> **Supplied information**
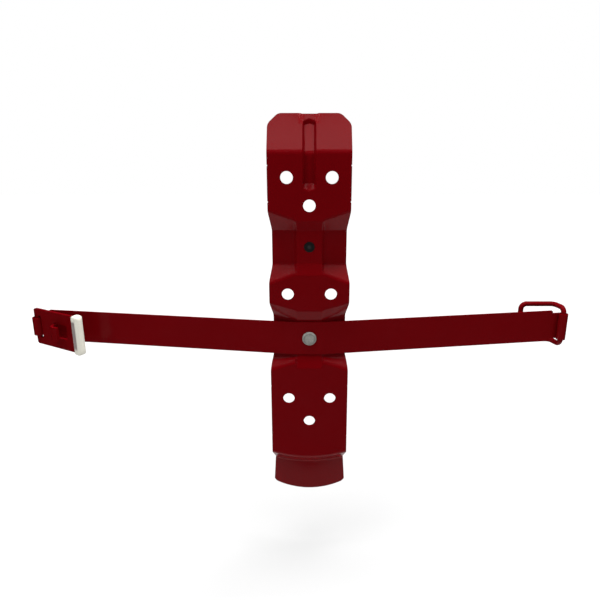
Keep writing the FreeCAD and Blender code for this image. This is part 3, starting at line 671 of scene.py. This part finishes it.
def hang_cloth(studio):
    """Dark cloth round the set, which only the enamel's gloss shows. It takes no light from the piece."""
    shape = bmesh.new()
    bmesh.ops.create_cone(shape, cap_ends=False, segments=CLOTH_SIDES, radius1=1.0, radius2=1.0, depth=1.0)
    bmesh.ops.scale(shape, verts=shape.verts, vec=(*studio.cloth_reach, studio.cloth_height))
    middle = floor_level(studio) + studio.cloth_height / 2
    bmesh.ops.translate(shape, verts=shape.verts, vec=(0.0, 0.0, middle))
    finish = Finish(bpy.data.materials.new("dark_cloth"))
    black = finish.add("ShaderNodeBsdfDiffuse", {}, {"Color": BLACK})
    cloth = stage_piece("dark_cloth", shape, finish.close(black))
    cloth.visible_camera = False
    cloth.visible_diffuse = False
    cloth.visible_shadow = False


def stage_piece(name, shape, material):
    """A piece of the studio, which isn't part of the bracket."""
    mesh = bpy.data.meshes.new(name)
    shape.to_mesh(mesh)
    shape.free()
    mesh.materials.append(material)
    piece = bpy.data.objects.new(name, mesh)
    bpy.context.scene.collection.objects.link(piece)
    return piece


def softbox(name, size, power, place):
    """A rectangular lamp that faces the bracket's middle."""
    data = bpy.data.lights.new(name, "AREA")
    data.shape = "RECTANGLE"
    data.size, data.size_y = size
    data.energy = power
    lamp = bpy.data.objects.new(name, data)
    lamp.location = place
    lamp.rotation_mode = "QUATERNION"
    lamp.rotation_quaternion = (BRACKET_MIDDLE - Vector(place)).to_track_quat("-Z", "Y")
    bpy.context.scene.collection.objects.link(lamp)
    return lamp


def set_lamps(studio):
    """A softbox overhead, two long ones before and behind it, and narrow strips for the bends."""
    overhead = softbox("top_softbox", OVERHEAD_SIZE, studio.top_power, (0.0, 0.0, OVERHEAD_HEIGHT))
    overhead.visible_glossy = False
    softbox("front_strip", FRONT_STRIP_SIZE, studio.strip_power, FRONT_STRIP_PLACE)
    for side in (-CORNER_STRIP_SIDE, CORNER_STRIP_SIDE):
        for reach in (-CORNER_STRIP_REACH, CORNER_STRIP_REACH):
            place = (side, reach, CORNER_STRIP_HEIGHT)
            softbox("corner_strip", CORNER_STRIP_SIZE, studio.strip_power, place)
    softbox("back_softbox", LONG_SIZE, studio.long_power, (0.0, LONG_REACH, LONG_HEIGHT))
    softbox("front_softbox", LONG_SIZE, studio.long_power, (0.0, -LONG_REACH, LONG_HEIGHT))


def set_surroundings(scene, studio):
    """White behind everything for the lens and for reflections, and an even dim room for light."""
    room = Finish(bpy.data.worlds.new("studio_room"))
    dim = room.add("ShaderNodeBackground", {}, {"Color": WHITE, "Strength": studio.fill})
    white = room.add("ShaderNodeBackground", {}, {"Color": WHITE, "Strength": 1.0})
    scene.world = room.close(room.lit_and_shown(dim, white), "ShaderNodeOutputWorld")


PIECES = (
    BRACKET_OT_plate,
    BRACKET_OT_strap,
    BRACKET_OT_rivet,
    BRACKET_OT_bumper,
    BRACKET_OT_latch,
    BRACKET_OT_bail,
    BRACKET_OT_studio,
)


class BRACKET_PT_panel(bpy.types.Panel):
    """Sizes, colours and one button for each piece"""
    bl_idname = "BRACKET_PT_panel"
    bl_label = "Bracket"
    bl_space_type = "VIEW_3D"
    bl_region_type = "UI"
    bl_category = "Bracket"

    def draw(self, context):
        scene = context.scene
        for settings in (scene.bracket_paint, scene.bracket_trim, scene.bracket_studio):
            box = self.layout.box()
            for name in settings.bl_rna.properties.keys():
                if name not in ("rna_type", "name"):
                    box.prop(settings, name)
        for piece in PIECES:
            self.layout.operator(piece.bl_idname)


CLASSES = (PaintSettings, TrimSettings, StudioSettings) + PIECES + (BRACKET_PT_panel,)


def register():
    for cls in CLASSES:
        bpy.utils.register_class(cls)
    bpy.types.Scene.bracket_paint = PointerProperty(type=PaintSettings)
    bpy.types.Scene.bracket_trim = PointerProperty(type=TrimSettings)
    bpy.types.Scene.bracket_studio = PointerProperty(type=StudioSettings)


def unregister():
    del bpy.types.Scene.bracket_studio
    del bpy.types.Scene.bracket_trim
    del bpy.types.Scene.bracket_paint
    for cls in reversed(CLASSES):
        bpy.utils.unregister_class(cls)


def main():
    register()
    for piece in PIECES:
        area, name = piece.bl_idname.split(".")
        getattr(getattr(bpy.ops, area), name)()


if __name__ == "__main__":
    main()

> **Aim**
Print the material verbatim, all of it.

> **Exercise answer**
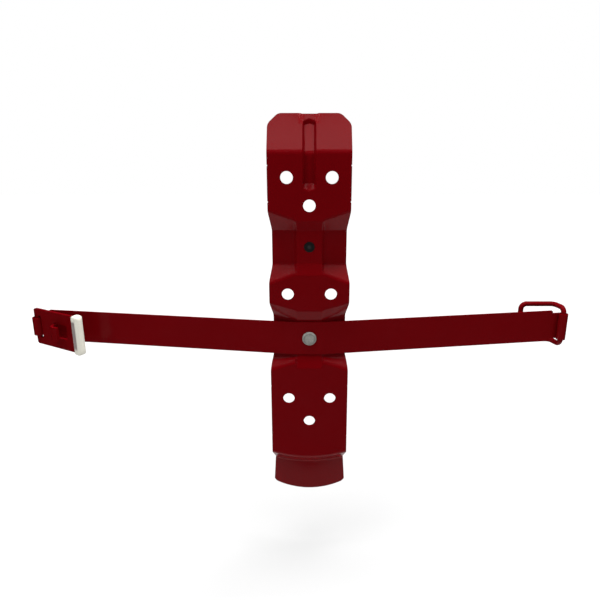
Keep writing the FreeCAD and Blender code for this image. This is part 3, starting at line 671 of scene.py. This part finishes it.
def hang_cloth(studio):
    """Dark cloth round the set, which only the enamel's gloss shows. It takes no light from the piece."""
    shape = bmesh.new()
    bmesh.ops.create_cone(shape, cap_ends=False, segments=CLOTH_SIDES, radius1=1.0, radius2=1.0, depth=1.0)
    bmesh.ops.scale(shape, verts=shape.verts, vec=(*studio.cloth_reach, studio.cloth_height))
    middle = floor_level(studio) + studio.cloth_height / 2
    bmesh.ops.translate(shape, verts=shape.verts, vec=(0.0, 0.0, middle))
    finish = Finish(bpy.data.materials.new("dark_cloth"))
    black = finish.add("ShaderNodeBsdfDiffuse", {}, {"Color": BLACK})
    cloth = stage_piece("dark_cloth", shape, finish.close(black))
    cloth.visible_camera = False
    cloth.visible_diffuse = False
    cloth.visible_shadow = False


def stage_piece(name, shape, material):
    """A piece of the studio, which isn't part of the bracket."""
    mesh = bpy.data.meshes.new(name)
    shape.to_mesh(mesh)
    shape.free()
    mesh.materials.append(material)
    piece = bpy.data.objects.new(name, mesh)
    bpy.context.scene.collection.objects.link(piece)
    return piece


def softbox(name, size, power, place):
    """A rectangular lamp that faces the bracket's middle."""
    data = bpy.data.lights.new(name, "AREA")
    data.shape = "RECTANGLE"
    data.size, data.size_y = size
    data.energy = power
    lamp = bpy.data.objects.new(name, data)
    lamp.location = place
    lamp.rotation_mode = "QUATERNION"
    lamp.rotation_quaternion = (BRACKET_MIDDLE - Vector(place)).to_track_quat("-Z", "Y")
    bpy.context.scene.collection.objects.link(lamp)
    return lamp


def set_lamps(studio):
    """A softbox overhead, two long ones before and behind it, and narrow strips for the bends."""
    overhead = softbox("top_softbox", OVERHEAD_SIZE, studio.top_power, (0.0, 0.0, OVERHEAD_HEIGHT))
    overhead.visible_glossy = False
    softbox("front_strip", FRONT_STRIP_SIZE, studio.strip_power, FRONT_STRIP_PLACE)
    for side in (-CORNER_STRIP_SIDE, CORNER_STRIP_SIDE):
        for reach in (-CORNER_STRIP_REACH, CORNER_STRIP_REACH):
            place = (side, reach, CORNER_STRIP_HEIGHT)
            softbox("corner_strip", CORNER_STRIP_SIZE, studio.strip_power, place)
    softbox("back_softbox", LONG_SIZE, studio.long_power, (0.0, LONG_REACH, LONG_HEIGHT))
    softbox("front_softbox", LONG_SIZE, studio.long_power, (0.0, -LONG_REACH, LONG_HEIGHT))


def set_surroundings(scene, studio):
    """White behind everything for the lens and for reflections, and an even dim room for light."""
    room = Finish(bpy.data.worlds.new("studio_room"))
    dim = room.add("ShaderNodeBackground", {}, {"Color": WHITE, "Strength": studio.fill})
    white = room.add("ShaderNodeBackground", {}, {"Color": WHITE, "Strength": 1.0})
    scene.world = room.close(room.lit_and_shown(dim, white), "ShaderNodeOutputWorld")


PIECES = (
    BRACKET_OT_plate,
    BRACKET_OT_strap,
    BRACKET_OT_rivet,
    BRACKET_OT_bumper,
    BRACKET_OT_latch,
    BRACKET_OT_bail,
    BRACKET_OT_studio,
)


class BRACKET_PT_panel(bpy.types.Panel):
    """Sizes, colours and one button for each piece"""
    bl_idname = "BRACKET_PT_panel"
    bl_label = "Bracket"
    bl_space_type = "VIEW_3D"
    bl_region_type = "UI"
    bl_category = "Bracket"

    def draw(self, context):
        scene = context.scene
        for settings in (scene.bracket_paint, scene.bracket_trim, scene.bracket_studio):
            box = self.layout.box()
            for name in settings.bl_rna.properties.keys():
                if name not in ("rna_type", "name"):
                    box.prop(settings, name)
        for piece in PIECES:
            self.layout.operator(piece.bl_idname)


CLASSES = (PaintSettings, TrimSettings, StudioSettings) + PIECES + (BRACKET_PT_panel,)


def register():
    for cls in CLASSES:
        bpy.utils.register_class(cls)
    bpy.types.Scene.bracket_paint = PointerProperty(type=PaintSettings)
    bpy.types.Scene.bracket_trim = PointerProperty(type=TrimSettings)
    bpy.types.Scene.bracket_studio = PointerProperty(type=StudioSettings)


def unregister():
    del bpy.types.Scene.bracket_studio
    del bpy.types.Scene.bracket_trim
    del bpy.types.Scene.bracket_paint
    for cls in reversed(CLASSES):
        bpy.utils.unregister_class(cls)


def main():
    register()
    for piece in PIECES:
        area, name = piece.bl_idname.split(".")
        getattr(getattr(bpy.ops, area), name)()


if __name__ == "__main__":
    main()